# The exercise
Scan the lines below for the string "parts" and copy every one that has it.

# Information shown
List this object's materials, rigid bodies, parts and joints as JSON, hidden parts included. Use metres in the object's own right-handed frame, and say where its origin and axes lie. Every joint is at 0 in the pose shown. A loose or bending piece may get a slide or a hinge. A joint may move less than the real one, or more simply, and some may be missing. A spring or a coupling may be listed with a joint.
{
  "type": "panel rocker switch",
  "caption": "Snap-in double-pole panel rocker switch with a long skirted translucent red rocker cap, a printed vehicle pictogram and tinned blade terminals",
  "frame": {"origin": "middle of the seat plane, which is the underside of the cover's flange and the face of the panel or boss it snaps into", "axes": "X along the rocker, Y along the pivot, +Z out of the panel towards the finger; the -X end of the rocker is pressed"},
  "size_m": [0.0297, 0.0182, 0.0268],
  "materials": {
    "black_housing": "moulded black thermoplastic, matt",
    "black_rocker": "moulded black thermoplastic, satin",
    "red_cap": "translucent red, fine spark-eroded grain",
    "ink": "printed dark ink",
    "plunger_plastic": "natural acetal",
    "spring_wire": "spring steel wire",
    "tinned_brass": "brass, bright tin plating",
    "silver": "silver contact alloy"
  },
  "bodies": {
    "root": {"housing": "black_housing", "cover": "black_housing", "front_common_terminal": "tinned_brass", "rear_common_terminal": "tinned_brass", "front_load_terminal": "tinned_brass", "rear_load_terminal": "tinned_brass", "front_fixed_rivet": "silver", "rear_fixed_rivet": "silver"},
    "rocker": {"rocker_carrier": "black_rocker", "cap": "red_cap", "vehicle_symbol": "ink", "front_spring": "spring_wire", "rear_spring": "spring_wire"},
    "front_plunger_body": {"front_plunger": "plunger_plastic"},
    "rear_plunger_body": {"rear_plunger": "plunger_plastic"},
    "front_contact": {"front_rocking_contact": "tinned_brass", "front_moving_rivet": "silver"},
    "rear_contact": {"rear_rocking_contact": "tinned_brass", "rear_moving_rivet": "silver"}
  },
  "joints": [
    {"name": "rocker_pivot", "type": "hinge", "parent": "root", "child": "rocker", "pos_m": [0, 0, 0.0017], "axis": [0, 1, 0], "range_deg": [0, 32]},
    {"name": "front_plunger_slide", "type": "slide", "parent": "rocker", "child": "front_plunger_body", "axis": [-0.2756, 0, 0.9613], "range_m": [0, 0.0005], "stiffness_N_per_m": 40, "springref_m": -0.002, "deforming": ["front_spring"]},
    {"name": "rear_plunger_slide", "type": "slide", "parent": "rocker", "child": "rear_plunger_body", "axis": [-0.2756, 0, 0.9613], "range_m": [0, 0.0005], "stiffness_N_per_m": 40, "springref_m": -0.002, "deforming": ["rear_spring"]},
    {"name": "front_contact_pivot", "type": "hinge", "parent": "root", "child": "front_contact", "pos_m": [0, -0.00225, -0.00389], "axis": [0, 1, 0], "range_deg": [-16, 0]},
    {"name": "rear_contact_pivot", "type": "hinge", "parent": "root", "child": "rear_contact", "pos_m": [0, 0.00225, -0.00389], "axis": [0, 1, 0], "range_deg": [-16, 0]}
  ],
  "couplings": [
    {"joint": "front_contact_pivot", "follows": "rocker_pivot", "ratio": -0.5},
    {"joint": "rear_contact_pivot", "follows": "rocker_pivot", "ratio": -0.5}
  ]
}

---

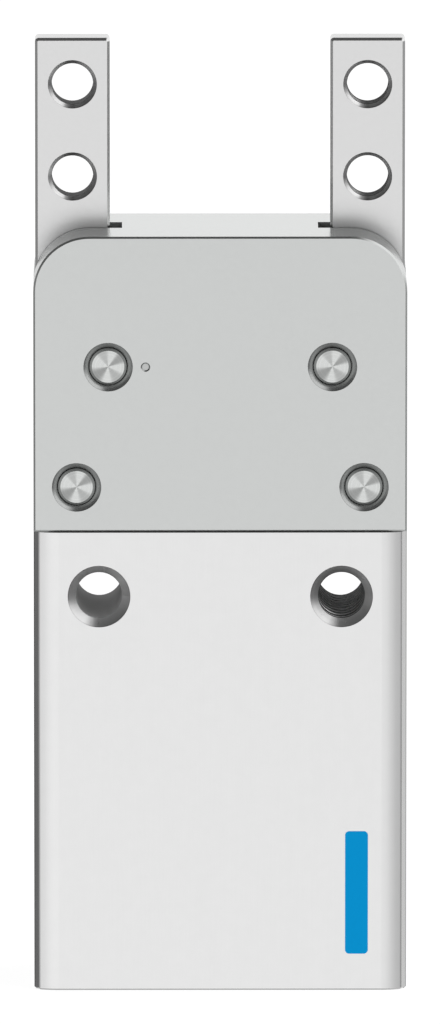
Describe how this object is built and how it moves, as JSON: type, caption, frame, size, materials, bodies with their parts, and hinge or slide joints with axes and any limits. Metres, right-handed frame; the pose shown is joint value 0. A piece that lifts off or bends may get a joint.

# Written answer
List this object's materials, rigid bodies, parts and joints as JSON, hidden parts included. Use metres in the object's own right-handed frame, and say where its origin and axes lie. Every joint is at 0 in the pose shown. A loose or bending piece may get a slide or a hinge. A joint may move less than the real one, or more simply, and some may be missing. A spring or a coupling may be listed with a joint.
Describe how this object is built and how it moves, as JSON: type, caption, frame, size, materials, bodies with their parts, and hinge or slide joints with axes and any limits. Metres, right-handed frame; the pose shown is joint value 0. A piece that lifts off or bends may get a joint.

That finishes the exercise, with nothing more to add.